Entragues himself, rich in the price of the gems of Pisan beauty, retired for a month or two to Lucca, to conclude his traffic on the fortresses. Pietra Santa he sold to Lucca, Sarzana to Genoa. He did a good turn to Pisa, distributing them, for a round sum, among her allies. But if he hoped that Pisa would maintain her independence by the protection of these humbler friends he must easily have been deceived: it was no later than the 26th of January when Messer Gianbernardin del Agnolo was sent to Venice with a humble message, entreating the august protection of that city for the young Republic. It was Venice, rather than Milan, to whom the Pisans turned—Venice preponderate now in the Peninsula, sheltering in secret Pisa and Taranto under her wide-reaching ægis. During thirteen years from this date the shifting fortunes, the greeds and jealousies of the great Italian cities, fostered an artificial liberty in Pisa. Thrown like a ball from Milan to Venice, Venice to Maximilian, Max again to Venice, and thence to Cæsar Borgia, the unhappy Republic described the whole circle of desperate hope, agonized courage, misery, poverty, cunning, and betrayal. But with the anguish of her heroic vicissitudes we have, at this moment, no concern. The conduct of Entragues is our affair.

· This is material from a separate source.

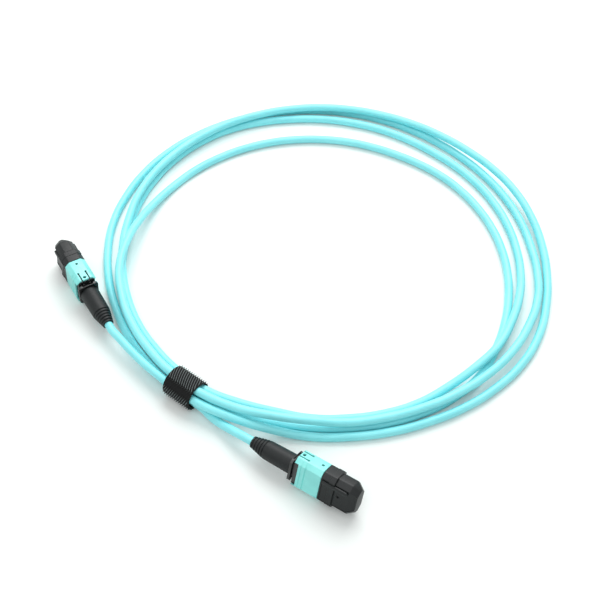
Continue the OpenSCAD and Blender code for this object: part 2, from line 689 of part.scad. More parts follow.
module dust_cap() {
    fit_w = nose_w + 2 * slide_clear;
    fit_h = nose_h + 2 * slide_clear;
    band_at = cap_at + cap_skirt;
    body_at = band_at + cap_band;
    taper_at = cap_end - cap_taper;
    body_chamfer = 1.7;
    face_z = cap_body_h / 2 - body_chamfer;
    front_z = cap_face_h / 2 - body_chamfer;
    face_y = cap_body_w / 2 - cap_recess;
    skirt_y = housing_w / 2 - 0.2;
    rib_w = 1.4;
    rib_z = 3.0;
    rib_top = housing_w / 2 + cap_band_h;
    rib_end = taper_at - 0.4 - rib_w / 2;
    dimple_d = 1.0;
    color(BLACK) difference() {
        union() {
            difference() {
                union() {
                    bar(cap_at, band_at + eps, housing_w, housing_h, housing_chamfer);
                    bar(band_at, body_at, housing_w + 2 * cap_band_h, housing_h + 2 * cap_band_h, housing_chamfer);
                    bar(body_at - eps, taper_at + eps, cap_body_w, cap_body_h, body_chamfer);
                    hull() {
                        bar(taper_at, taper_at + eps, cap_body_w, cap_body_h, body_chamfer);
                        bar(cap_end - eps, cap_end, cap_face_w, cap_face_h, body_chamfer);
                    }
                }
                for (side = [-1, 1]) scale([1, side, 1]) {
                    face_cut(cap_at + 0.5, band_at, skirt_y, skirt_y, face_z, face_z);
                    face_cut(band_at, body_at, skirt_y + cap_band_h, skirt_y + cap_band_h, face_z, face_z);
                    face_cut(body_at + 0.2, taper_at + eps, face_y, face_y, face_z, face_z);
                    face_cut(taper_at, cap_end - 0.3, face_y, cap_face_w / 2 - cap_recess + 0.1, face_z, front_z);
                }
            }
            for (side = [-1, 1]) scale([1, side, 1]) {
                translate([cap_at + 0.3, face_y - 0.15, rib_z - rib_w / 2])
                    cube([rib_end - cap_at - 0.3, rib_top - face_y + 0.15, rib_w]);
                translate([rib_end, rib_top, rib_z])
                    rotate([90, 0, 0])
                        cylinder(h = rib_top - face_y + 0.15, d = rib_w);
            }
        }
        block(cap_at - 1, nose_tip + slide_clear, fit_w, fit_h);
        translate([cap_at - 1, 0, -key_w / 2 - slide_clear])
            cube([1 + cap_skirt + slide_clear, nose_w / 2 + key_h + slide_clear, key_w + 2 * slide_clear]);
        block(cap_at, ferrule_tip + 1.6, ferrule_w + 0.3, ferrule_h + 0.4);
        for (side = [-1, 1])
            translate([body_at + 1.7, side * (face_y + 0.35), 0])
                sphere(d = dimple_d);
    }
}

// ---------- the model ----------
cable_tail_a();
cable_coil();
cable_tail_b();
cable_tie();
on_a() strain_boot();  // strain_boot_a
on_a() crimp_sleeve();  // crimp_sleeve_a
on_a() aramid_yarn();  // aramid_yarn_a
on_a() spring_push();  // spring_push_a
on_a() plug_frame();  // plug_frame_a
on_a() outer_housing();  // outer_housing_a
on_a() coupling_springs();  // coupling_springs_a
on_a() ferrule();  // ferrule_a
on_a() ferrule_boot();  // ferrule_boot_a
on_a() pin_keeper();  // pin_keeper_a
on_a() ferrule_spring();  // ferrule_spring_a
on_a() fibre_ribbon();  // fibre_ribbon_a
on_a() dust_cap();  // dust_cap_a
on_b() strain_boot();  // strain_boot_b
on_b() crimp_sleeve();  // crimp_sleeve_b
on_b() aramid_yarn();  // aramid_yarn_b
on_b() spring_push();  // spring_push_b
on_b() plug_frame();  // plug_frame_b
on_b() outer_housing();  // outer_housing_b
on_b() coupling_springs();  // coupling_springs_b
on_b() ferrule();  // ferrule_b
on_b() ferrule_boot();  // ferrule_boot_b
on_b() pin_keeper();  // pin_keeper_b
on_b() ferrule_spring();  // ferrule_spring_b
on_b() fibre_ribbon();  // fibre_ribbon_b
on_b() dust_cap();  // dust_cap_b
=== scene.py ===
import math
import random

import bmesh
import bpy
from mathutils import Matrix, Vector


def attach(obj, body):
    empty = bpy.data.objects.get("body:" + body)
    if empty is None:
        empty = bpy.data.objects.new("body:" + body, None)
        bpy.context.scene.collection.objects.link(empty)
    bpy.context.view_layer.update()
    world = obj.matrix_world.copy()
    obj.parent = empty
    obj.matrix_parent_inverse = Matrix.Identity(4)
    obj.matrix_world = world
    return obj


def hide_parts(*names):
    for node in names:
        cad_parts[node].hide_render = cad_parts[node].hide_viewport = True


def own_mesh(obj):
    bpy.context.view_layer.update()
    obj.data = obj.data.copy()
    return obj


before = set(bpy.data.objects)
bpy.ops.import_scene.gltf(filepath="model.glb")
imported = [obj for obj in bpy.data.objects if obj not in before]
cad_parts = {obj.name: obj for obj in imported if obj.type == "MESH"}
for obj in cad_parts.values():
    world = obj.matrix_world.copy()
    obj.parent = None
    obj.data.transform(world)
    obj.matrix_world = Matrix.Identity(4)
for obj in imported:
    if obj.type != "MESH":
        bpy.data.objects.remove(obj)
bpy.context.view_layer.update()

MM = 0.001
bpy.context.scene.view_settings.view_transform = "Standard"


# ---------- camera ----------
CAMERA_AT = Vector((35.2, -221.5, 327.0)) * MM
LOOKS_AT = Vector((35.2, 34.0, 0.0)) * MM
LENS_MM = 68.0
SENSOR_MM = 36.0


def place_camera():
    lens = bpy.data.cameras.new("studio_camera")
    lens.lens = LENS_MM
    lens.sensor_width = SENSOR_MM
    lens.clip_start = 0.01
    lens.clip_end = 20.0
    camera = bpy.data.objects.new("studio_camera", lens)
    bpy.context.collection.objects.link(camera)
    camera.location = CAMERA_AT
    camera.rotation_mode = "QUATERNION"
    camera.rotation_quaternion = (LOOKS_AT - CAMERA_AT).to_track_quat("-Z", "Y")
    bpy.context.scene.camera = camera


place_camera()

# ---------- route of the cord, in millimetres as in the part's source ----------
CORD_D = 3.0
STRAND_GAP = 0.45
TIE_LEN = 11.5
TIE_STRAP = 0.5
TIE_FLAT = 0.1
TIE_CLEAR = 0.12
# The jacket's end and the middle of the boot's rings, from the rear of a boot
JACKET_END = 9.2
RINGS_MIDDLE = 4.0

# Each plug: the rear of its boot, then its roll, pitch and heading in degrees
PLUG_A_AT = Vector((-32.5, 18.4, 5.95))
PLUG_A_TURN = (3.5, 0.8, 120.8)
PLUG_B_AT = Vector((19.8, -29.4, 5.7))
PLUG_B_TURN = (-21.5, 2.4, -33.7)

# Coil: its middle, the tie's bearing and distance from there, and the five slots' bearings in it
COIL_AT = (45.2, 54.0)
TIE_BEARING = -128.5
TIE_RADIUS = 78.5
SLOT_BEARING = (18, 162, 234, 90, 306)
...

From that New Year’s Day all hope was over for the French in Naples. Gaeta, Taranto, Atella, Ostia fell; Montpensier died of heartbreak, the troops of fever; the great Guelf kingdom, the vision of so many centuries, disappeared like fairy gold as soon as the French had grasped it.
In France, the Count of Ligny, Entragues’ patron, was banished from the Court in disgrace. “He is gone to his estates in Picardy,” wrote Antonio Vincivera, “like a desperate creature. The King has disgraced him because of the affair of Pisa.” Thus Entragues, in the most effectual manner, had ruined his master’s chances: and though in time Ligny was pardoned by the King, it was not in the lifetime of his bride. In February, 1498, the daughter of the Mages expired, far from the arms of Ligny, in her Nunnery at Naples.
But if the action of Entragues proved unfortunate to his friends, it had a more deadly consequence to his enemies in Florence. The party of Savonarola never recovered that failure of the French to give back Pisa. For some time, amid famine, pestilence, and ruin, they kept a weakening hold upon the city: “And still they stand in hope of the things above,” mocks Maron Sanuto, in the spring of 1497, “and still they expect the coming of the King.” A year later, in the May of 1498, Savonarola expiated that delusion by the flaming penance of the stake. “Questa è la fine dei cattivi!” ejaculates the Venetian Secretary.
Of all the actors in this complicated drama, the one person who suffered not at all was that dishonoured liberator, Entragues himself. He went back to live in Pisa where he seems to have displayed an eminent and almost official dignity. Twice in moments of difficulty it was proposed that Entragues should be sent as envoy to Venice, in place of his brother-in-law; but the necessity passed away. He remained in comfort and splendour in Pisa, where we read of his receiving the Lucchese ambassadors and conducting the diplomacy of the Republic. Pisa herself—unhappy devotee of liberty!—grew poorer and ever poorer, a humble pensioner on Venetian bounty: “They adore us,” remarks Sanuto with some fatuity, “and, of a verity, they would starve without us.” But, shorn of all her territories as she was, Pisa housed her liberator in a palace, and little did it matter to this voluntary exile that his King declared a readiness to decapitate him with royal hands. Meanwhile he remained the natural centre of all dignity in Pisa. Here we catch a last glimpse of him in that sinister spring of 1498 which witnessed in Florence the martyrdom of Savonarola and in France the sudden death of Charles VIII. The whirlwind that destroyed these mighty vessels allowed the idle straw to float unharmed. “Entragues is back in Pisa,” writes Sanuto, “which city is very poor now, having lost all her lands and subsisting only on that which we afford her. He has returned some time from his visit to Jerusalem. He lives with certain families in Pisa. He has money of his own, and gives himself his pleasures.”
Five years later, when the eminence of Venice was dangerously threatened by Italian jealousy, the Pisans began to look about for a new Protector. “We will offer ourselves to the Devil,” they declared, “rather than to Florence.” As a matter of fact they offered themselves to Cæsar Borgia. They made very few conditions: two of them are noteworthy in view of the present history:
“The Pisans will bestow themselves upon Il Valentino if neither he nor the Pope will ever make peace or truce with Florence.
“The new Duke must promise the city never to make any peace or league with France.”